The NASA education site also provides extensive support for teachers. Educator guides (available as downloadable PDFs) list national science, math, or geography standards satisfied by each respective program. They also offer lesson-planning support including: a program overview, vocabulary, implementation strategy, activities, experiments and worksheets. Teachers can also sign up for classroom mentors, provided by the Society of Women Engineers. These mentors were specifically chosen to raise student awareness of careers in the sciences and to help students "overcome stereotyped beliefs by presenting women and minorities in challenging careers." The mentors assist educators either in person or by e-mail. Educators can find additional resources and support by contacting their local Educator Resource Center (ERC). "Personnel at ERCs located throughout the United States work with teachers to find out what they need and to share NASA's expertise. The ERCs provide educators with demonstrations of educational technologies such as NASA educational Web sites and NASA Television. ERCs provide inservice and preservice training utilizing NASA instructional products."
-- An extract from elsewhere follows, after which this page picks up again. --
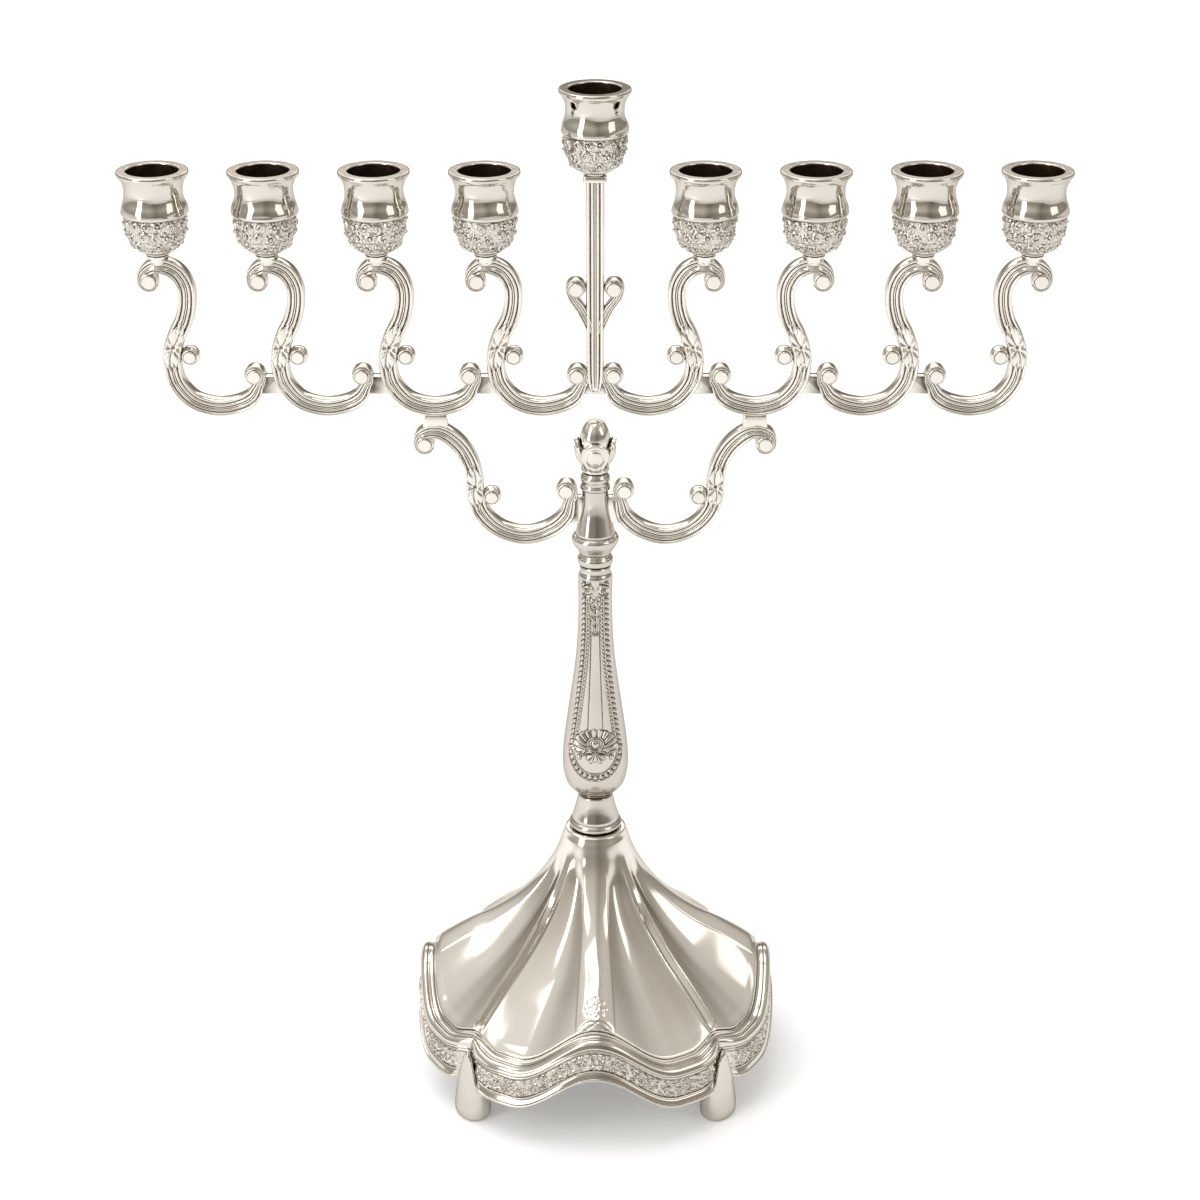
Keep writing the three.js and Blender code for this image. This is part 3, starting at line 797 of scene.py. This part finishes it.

The depth and breadth of resources NASA has made available to students, parents, and educators makes the site more than just a digital textbook. It is a comprehensive subject-specific full-service digital learning environment. Created by top experts in the field, the space provides curriculum materials similar to those found in print textbooks, but it also vastly expands the territory of the print textbook and the process by which teachers and students explore subject matter.